• [WHAT IS REQUIRED] Within the data that follows, set down exactly the lines from the one containing "const picture = new THREE.Group();" through the one containing "imported = [obj", both ends included.

• [PROVIDED DATA]
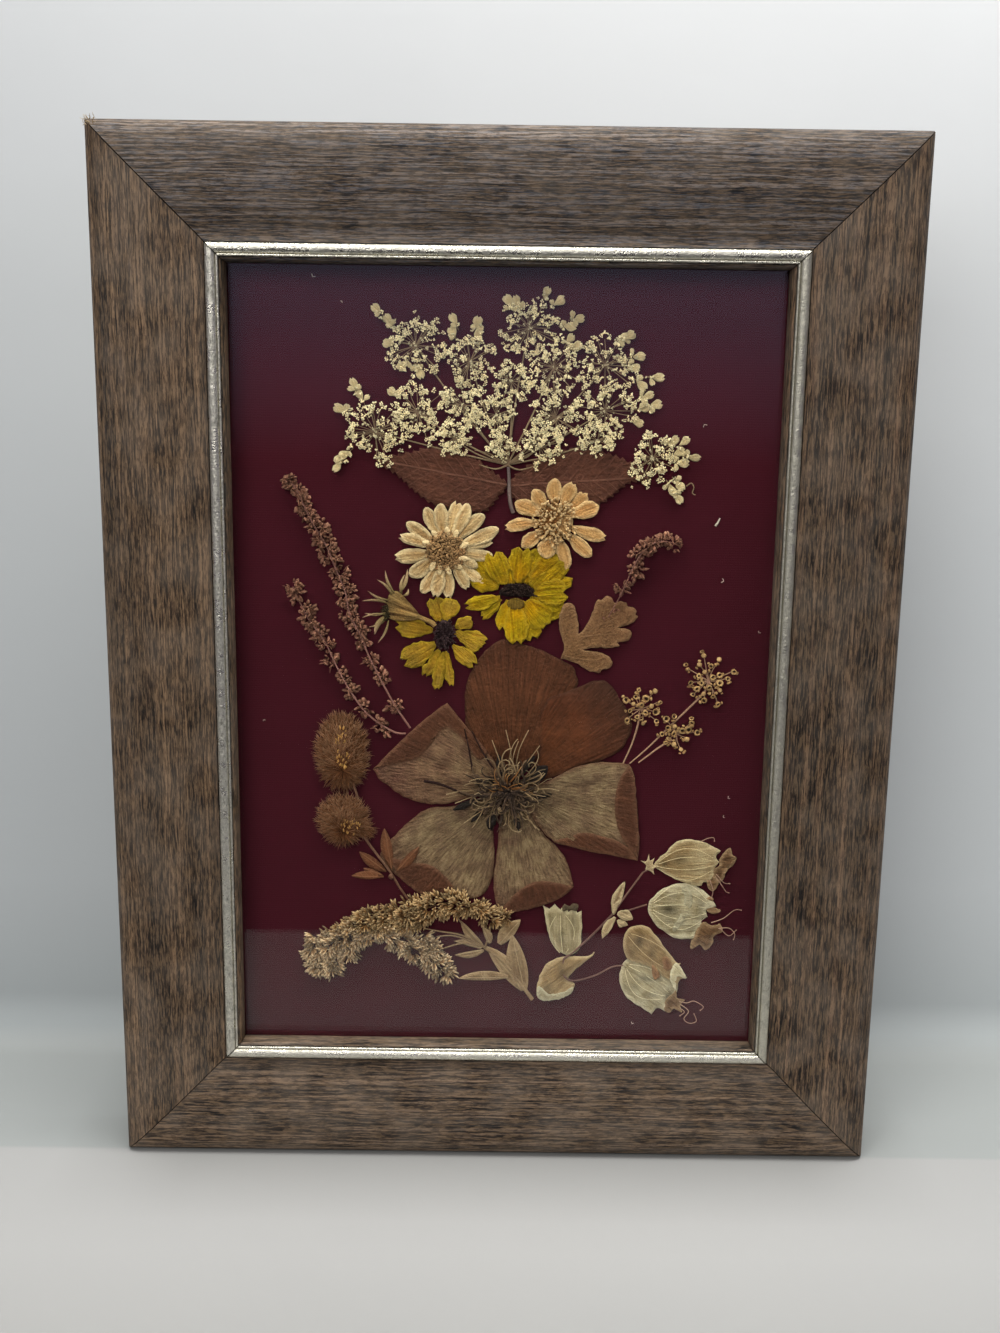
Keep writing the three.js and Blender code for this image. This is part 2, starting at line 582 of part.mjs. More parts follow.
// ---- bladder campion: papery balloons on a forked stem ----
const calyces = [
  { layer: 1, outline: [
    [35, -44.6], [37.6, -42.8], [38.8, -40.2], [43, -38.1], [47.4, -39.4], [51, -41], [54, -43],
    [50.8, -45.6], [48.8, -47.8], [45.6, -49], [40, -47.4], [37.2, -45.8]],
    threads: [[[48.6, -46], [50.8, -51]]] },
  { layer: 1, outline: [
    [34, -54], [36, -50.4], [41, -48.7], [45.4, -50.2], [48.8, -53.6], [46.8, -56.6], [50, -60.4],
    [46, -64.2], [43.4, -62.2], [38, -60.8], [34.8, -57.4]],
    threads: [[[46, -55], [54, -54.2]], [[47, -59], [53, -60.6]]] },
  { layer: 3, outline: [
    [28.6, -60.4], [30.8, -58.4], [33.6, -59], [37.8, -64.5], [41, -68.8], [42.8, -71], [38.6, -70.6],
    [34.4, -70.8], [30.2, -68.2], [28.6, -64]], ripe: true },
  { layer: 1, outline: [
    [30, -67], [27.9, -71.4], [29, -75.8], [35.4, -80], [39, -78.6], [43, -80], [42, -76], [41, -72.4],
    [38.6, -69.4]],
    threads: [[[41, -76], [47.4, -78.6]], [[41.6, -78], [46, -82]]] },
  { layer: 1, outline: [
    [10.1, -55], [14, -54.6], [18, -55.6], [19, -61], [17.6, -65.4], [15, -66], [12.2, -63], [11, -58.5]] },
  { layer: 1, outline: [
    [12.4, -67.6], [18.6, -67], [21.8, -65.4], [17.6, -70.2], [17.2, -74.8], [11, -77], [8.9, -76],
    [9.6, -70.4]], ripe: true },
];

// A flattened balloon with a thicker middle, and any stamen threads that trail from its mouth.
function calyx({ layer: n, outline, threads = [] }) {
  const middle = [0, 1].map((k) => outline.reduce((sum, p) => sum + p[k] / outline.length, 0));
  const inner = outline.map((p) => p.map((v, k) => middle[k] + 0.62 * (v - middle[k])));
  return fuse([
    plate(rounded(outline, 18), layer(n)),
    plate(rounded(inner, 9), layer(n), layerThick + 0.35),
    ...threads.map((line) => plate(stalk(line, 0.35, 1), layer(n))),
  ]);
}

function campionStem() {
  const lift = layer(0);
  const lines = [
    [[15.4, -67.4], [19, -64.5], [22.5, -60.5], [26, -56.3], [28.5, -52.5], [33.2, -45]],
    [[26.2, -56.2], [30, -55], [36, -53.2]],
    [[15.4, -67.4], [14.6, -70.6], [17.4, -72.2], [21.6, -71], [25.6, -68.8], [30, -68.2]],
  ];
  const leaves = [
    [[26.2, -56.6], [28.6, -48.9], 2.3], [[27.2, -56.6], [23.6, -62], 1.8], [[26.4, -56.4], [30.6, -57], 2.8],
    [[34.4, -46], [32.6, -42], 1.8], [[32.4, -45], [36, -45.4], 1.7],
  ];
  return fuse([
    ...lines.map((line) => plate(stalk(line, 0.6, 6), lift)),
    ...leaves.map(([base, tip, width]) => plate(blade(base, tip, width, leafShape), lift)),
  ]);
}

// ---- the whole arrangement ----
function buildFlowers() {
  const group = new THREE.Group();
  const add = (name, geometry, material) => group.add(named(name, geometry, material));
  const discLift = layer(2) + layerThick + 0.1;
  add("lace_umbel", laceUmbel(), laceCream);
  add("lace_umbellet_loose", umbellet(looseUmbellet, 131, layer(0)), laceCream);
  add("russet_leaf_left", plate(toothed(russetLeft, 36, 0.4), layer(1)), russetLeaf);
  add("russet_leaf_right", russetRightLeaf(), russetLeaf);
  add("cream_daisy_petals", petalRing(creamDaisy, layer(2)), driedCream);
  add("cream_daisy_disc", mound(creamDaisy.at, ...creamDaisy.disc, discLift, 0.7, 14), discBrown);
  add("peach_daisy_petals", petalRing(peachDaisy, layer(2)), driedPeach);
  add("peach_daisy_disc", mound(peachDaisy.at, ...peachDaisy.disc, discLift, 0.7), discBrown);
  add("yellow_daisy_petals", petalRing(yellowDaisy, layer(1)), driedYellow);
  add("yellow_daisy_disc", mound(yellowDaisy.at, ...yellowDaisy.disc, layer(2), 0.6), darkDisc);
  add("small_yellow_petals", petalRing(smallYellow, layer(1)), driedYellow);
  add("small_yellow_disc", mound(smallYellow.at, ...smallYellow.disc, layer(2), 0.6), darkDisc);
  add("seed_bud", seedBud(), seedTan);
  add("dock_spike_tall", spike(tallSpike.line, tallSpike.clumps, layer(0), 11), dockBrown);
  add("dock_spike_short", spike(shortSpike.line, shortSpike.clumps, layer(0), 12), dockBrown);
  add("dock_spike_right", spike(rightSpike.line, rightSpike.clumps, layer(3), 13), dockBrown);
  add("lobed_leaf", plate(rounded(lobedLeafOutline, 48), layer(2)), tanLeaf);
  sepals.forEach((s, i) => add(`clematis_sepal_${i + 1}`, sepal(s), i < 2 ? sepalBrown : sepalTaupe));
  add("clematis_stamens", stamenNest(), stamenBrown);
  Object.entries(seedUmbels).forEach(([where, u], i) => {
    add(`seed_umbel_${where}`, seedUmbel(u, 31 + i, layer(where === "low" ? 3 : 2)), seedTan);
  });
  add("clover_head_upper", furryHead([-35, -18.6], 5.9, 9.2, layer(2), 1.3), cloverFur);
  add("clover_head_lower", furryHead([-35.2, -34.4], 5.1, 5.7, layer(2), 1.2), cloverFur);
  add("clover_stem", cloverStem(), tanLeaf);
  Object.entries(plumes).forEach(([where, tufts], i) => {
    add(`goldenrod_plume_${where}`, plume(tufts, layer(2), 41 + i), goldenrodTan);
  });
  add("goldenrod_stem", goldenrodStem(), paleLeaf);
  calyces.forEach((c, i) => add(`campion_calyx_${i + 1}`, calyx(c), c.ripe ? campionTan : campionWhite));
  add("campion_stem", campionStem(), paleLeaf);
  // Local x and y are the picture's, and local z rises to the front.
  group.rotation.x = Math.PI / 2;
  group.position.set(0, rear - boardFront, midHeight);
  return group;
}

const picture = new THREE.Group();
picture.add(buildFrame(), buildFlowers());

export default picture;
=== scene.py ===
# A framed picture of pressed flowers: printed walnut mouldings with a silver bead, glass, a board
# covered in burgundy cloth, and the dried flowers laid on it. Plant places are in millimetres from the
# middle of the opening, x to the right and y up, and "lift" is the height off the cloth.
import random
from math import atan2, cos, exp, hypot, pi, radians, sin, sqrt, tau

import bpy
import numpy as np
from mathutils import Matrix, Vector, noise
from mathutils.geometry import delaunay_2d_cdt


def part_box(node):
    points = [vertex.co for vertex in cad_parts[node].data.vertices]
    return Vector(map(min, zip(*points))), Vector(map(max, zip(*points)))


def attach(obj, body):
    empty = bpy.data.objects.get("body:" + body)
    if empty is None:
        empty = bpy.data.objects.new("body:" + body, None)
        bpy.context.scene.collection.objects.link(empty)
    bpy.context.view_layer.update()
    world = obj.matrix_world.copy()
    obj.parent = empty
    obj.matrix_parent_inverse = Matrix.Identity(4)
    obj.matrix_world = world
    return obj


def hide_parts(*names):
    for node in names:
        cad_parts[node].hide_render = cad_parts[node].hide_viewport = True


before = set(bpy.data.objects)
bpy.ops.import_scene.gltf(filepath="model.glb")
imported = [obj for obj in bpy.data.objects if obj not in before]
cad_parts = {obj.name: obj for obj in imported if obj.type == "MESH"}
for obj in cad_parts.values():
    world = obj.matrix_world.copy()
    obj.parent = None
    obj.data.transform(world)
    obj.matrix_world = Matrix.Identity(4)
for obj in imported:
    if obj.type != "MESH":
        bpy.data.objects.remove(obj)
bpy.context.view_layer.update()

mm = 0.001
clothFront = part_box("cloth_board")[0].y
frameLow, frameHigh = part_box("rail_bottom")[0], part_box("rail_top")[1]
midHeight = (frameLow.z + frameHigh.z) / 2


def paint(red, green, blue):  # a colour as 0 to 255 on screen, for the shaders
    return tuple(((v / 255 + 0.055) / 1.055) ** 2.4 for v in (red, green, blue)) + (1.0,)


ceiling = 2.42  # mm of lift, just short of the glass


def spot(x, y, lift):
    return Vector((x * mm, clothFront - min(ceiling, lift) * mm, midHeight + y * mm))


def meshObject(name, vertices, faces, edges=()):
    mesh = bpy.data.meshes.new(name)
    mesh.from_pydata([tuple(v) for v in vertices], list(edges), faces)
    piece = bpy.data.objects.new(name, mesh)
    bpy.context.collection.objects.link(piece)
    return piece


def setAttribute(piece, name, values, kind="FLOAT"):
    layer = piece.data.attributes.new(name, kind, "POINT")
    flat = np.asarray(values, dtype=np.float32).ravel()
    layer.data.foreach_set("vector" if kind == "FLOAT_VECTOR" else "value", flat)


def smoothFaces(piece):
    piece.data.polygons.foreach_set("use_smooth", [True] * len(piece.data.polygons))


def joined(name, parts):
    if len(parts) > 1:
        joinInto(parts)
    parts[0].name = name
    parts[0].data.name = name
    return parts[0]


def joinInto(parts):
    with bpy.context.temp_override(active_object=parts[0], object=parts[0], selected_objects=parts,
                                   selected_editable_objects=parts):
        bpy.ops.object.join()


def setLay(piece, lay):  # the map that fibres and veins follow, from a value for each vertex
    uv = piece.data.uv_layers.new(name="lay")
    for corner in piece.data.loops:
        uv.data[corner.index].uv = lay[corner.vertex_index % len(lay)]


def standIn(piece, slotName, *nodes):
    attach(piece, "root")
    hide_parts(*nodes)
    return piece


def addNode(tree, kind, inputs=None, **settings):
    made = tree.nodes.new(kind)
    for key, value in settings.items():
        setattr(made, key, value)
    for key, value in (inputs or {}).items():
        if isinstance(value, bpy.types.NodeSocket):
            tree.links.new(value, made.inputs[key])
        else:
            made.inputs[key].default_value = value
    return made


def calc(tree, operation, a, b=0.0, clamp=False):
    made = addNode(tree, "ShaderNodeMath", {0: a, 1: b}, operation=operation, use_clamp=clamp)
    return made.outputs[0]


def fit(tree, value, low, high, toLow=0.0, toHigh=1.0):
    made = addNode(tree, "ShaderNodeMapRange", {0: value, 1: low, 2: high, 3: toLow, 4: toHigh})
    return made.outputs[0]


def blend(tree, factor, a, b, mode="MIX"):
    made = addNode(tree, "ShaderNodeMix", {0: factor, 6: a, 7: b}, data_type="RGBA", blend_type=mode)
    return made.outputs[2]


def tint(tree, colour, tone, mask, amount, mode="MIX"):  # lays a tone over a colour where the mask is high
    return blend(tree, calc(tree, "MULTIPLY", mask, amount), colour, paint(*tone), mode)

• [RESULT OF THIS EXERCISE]
const picture = new THREE.Group();
picture.add(buildFrame(), buildFlowers());

export default picture;
=== scene.py ===
# A framed picture of pressed flowers: printed walnut mouldings with a silver bead, glass, a board
# covered in burgundy cloth, and the dried flowers laid on it. Plant places are in millimetres from the
# middle of the opening, x to the right and y up, and "lift" is the height off the cloth.
import random
from math import atan2, cos, exp, hypot, pi, radians, sin, sqrt, tau

import bpy
import numpy as np
from mathutils import Matrix, Vector, noise
from mathutils.geometry import delaunay_2d_cdt


def part_box(node):
    points = [vertex.co for vertex in cad_parts[node].data.vertices]
    return Vector(map(min, zip(*points))), Vector(map(max, zip(*points)))


def attach(obj, body):
    empty = bpy.data.objects.get("body:" + body)
    if empty is None:
        empty = bpy.data.objects.new("body:" + body, None)
        bpy.context.scene.collection.objects.link(empty)
    bpy.context.view_layer.update()
    world = obj.matrix_world.copy()
    obj.parent = empty
    obj.matrix_parent_inverse = Matrix.Identity(4)
    obj.matrix_world = world
    return obj


def hide_parts(*names):
    for node in names:
        cad_parts[node].hide_render = cad_parts[node].hide_viewport = True


before = set(bpy.data.objects)
bpy.ops.import_scene.gltf(filepath="model.glb")
imported = [obj for obj in bpy.data.objects if obj not in before]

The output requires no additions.